With climate impacts accelerating, the GCF is working to ensure finance is rapid, concessional, and predictable—especially for small island developing states facing combined economic and environmental stress.

The GCF provides:

  • Technical assistance through the Readiness and Project Preparation Facility,
  • Accreditation and capacity-building for local institutions (e.g., St. Lucia Development Bank, Belize’s TFC), and
  • Support that strengthens national systems for project implementation and environmental and social safeguards.
  • This allows countries to move faster, build capacity, and ensure investments reflect cultural and community realities.

Leadership and Metrics

The GCF assesses every investment through a rigorous impact framework focused on:

  • Climate resilience outcomes,
  • Mitigation potential,
  • Institutional strengthening,
  • Private sector mobilisation,
  • Benefits for communities most vulnerable to climate impacts.

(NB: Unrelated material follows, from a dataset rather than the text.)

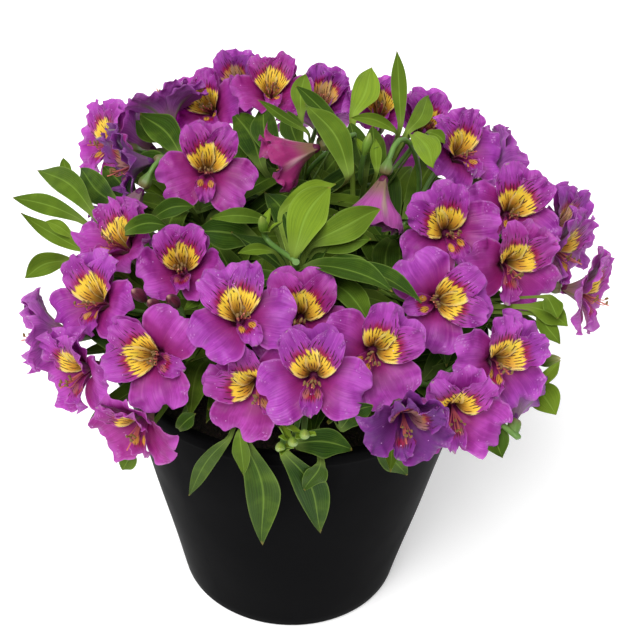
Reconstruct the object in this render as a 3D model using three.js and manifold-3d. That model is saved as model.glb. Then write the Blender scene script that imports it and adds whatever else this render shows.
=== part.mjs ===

Kristin emphasizes the importance of seeing beneficiaries not as numbers, but as communities with unique social and cultural contexts—an approach that deeply resonates with adaptation work in indigenous, rural, and small island settings.

Transparency and Accountability

Kristin notes that GCF is increasingly focused on transparency and collaborative action—working closely with countries, accredited entities, and partners to align resources with national priorities.

She highlights:

  • Structured dialogues with governments,
  • Stronger reporting and environmental and social standards,
  • Growing south–south collaboration (e.g., momentum from COP30 in Brazil),
  • A renewed emphasis on community-led solutions and local ownership.

The Fund’s goal is to ensure climate finance is not only effective, but trusted, understood, and responsive to countries' real needs.